Sinan Kurmuş used to work in construction. According to his calculations, the difference in cost between a building that obeys the regulations and one that crumbles under stress is around £40 per square metre. Lethally shortchanging a housing project, he has worked out, hoards a contractor enough profit to buy a medium-sized car. I asked him if a building built to code could withstand a magnitude 7.8 earthquake. ‘Yes,’ he said. ‘Unless you’re sitting directly on the fault line. But if you’re building to code you won’t be on the fault line.’

After the 1999 quake, zoning laws and building standards were meant to be strictly enforced. But as recently as 2018 – just before the last general election – the government held a lucrative nationwide amnesty, pardoning more than seven million buildings that weren’t to code. Legislation for another amnesty had been going through parliament before last week’s disaster. A general election was mooted for May. Before the earthquake, a sixth victory for the AKP was far from guaranteed. It is too early to speculate whether voters will honour Demirel’s dictum and blame the ruling party at the ballot box. It is too early even to say if the vote can go ahead. Many of the dead have yet to be buried. Still more have yet to be found. The president has batted away criticism, calling it a time for national unity. But the grieving will not be silenced.

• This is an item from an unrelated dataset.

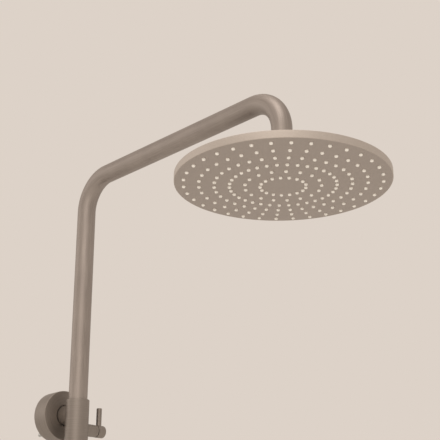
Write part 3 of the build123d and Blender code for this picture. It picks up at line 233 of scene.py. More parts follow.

WHO officials are calling this the worst natural disaster in the European region for a century. It is inadequate to speak of the earthquake’s destruction in geographic terms (the damage covers an area the size of the UK), or in numbers (the confirmed death toll of more than 35,000 represents a fraction of the dead). The scale of the grief is such that to speak of it at all is inadequate. And yet not to speak about it suits those who should be held to account.


Comments


  • 15 February 2023 at 7:38pm
    alum bati says:
    Nothing in the post can be faulted but I would add three critical points:
    1. The death toll would have been big even if the building codes had been followed - the majority of the collapsed buildings were pre-Erdogan constructions.
    2. Of all the criticism of Erdogan made by the Western media since his coming to power, rarely have I heard comments about corruption. For me, this has always been the most negative aspect of his time in power but instead the Western media obsesses about the status of Aya Sofia and the prickly nature of the President.
    3. AKP might well be defeated at the polls but is that going to be in the interest of Turkey? The opposition has no programme at all to fix the country's ills and every single pre-AKP government has been corrupt. Will things change for the better?

    • 23 February 2023 at 2:32am
      Delaide says: @ alum bati
      Illuminating post, thank you. Prompted by an article in today’s Guardian highlighting fines for media, Fox included, for unfavourable reporting of the government’s response to the earthquake, can you advise whether opposition parties are likely to be less nationalistic and authoritarian than the Ergogan government? This seems to be, from my distant perspective, a principle concern of the West. Though I can understand if corruption is a bigger issue for people actually living in Turkey.